Our approach will be wide ranging in both its temporal and geographical scope given the historical and topographical extension of the Islamic tradition as a social, cultural and spiritual phenomenon. Although we will focus on the earlier periods, from the rise of Islam in Arabia through to the collapse of the Abbasid dynasty, we will also consider the growing research in the sub-specialties of Crusader and Ottoman period archaeology. Similarly, given that the majority of archaeological research has been concentrated in the Middle East and North Africa these regions will serve as the primary focus of our discussion. However, “peripheries” such as Andalusia (Spain), Sub-Saharan Africa, South Asia, Central Asia, and even South-East Asia will also be addressed as part of an effort to probe questions of cultural syncretism and imperial expansion.

This course will concentrate on the presentation of archaeological materials in order to approach a number of topics of concern for the political, economic, and religious life of predominantly Muslim societies. They include: the spread of Islam, relations between confessional groups (Shi‘a, Sunnis, Christians, Jews, etc.), ritual/religious practice, urbanism, monumentality, continuities with the past, frontiers and jihād, sacred space, settlement patterns, tribal organization, political authority, and trade networks. However our concern with archaeological sites and artifacts will not be in isolation. We will also examine the texts (in translation) of important Muslim geographers, historians and religious scholars whose writings and representations bear on the interpretation of the material record.
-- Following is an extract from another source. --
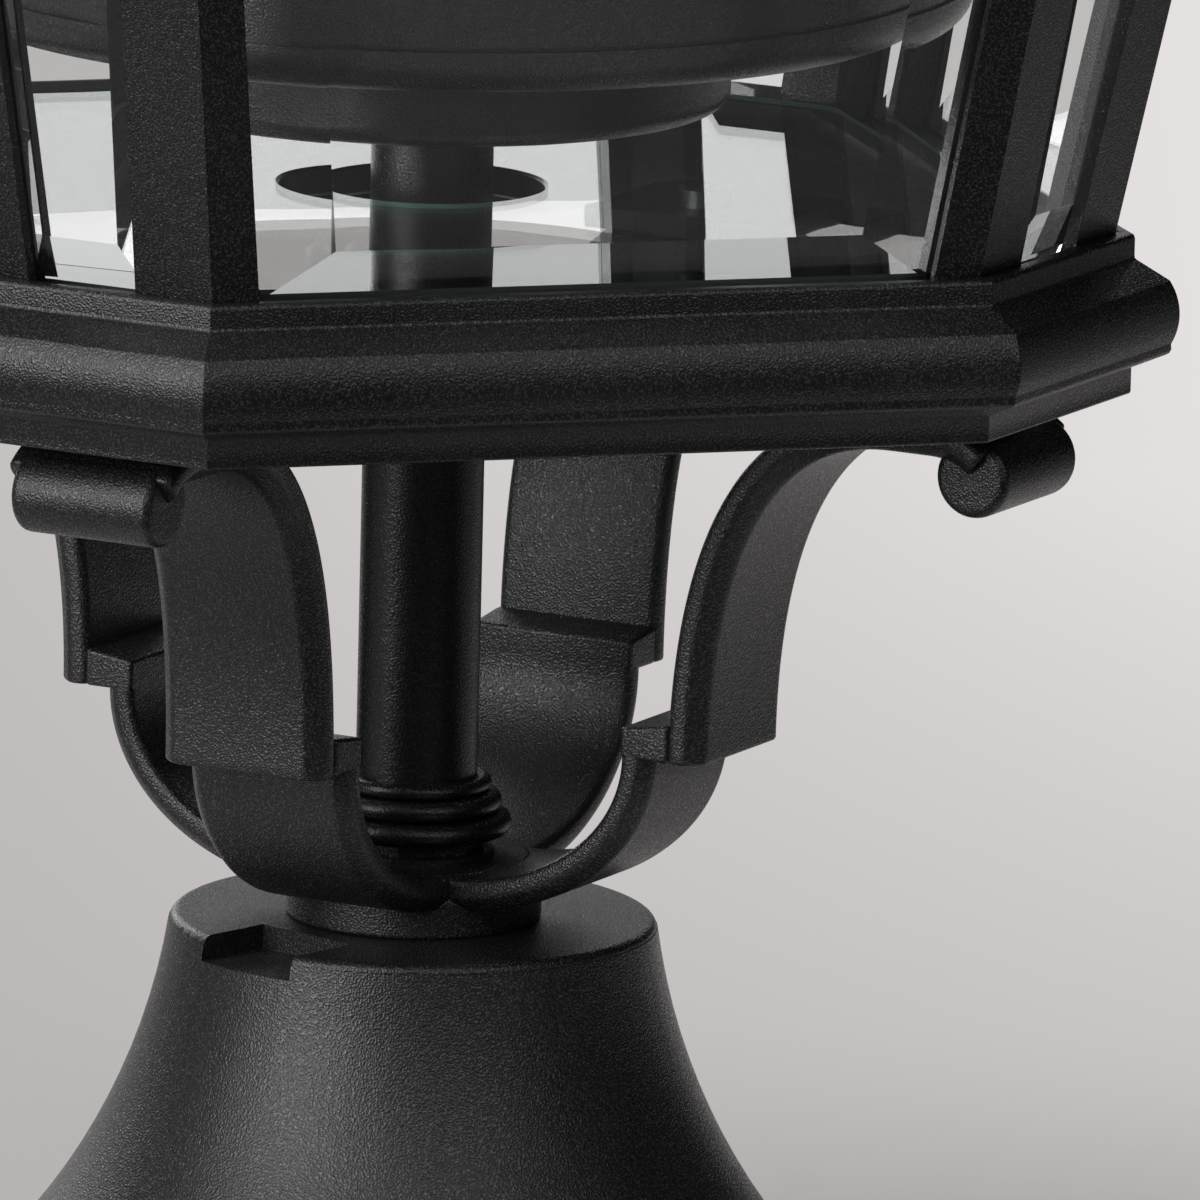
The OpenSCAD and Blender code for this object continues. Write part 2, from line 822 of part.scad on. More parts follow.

The goal will be to broaden the scope of Islamic archaeology beyond art historical concerns or the confirmation of political narrative histories. Instead we will turn towards a more anthropological appreciation of the intersection of political, socio-cultural and religious forces as the frame for investigating how materiality and textuality are linked in the constitution of the dynamics of Muslim societies and the Islamic tradition. This will ultimately allow us to rethink the relationship of text and artifact for the recuperation/production of the past and the use of that past in the present.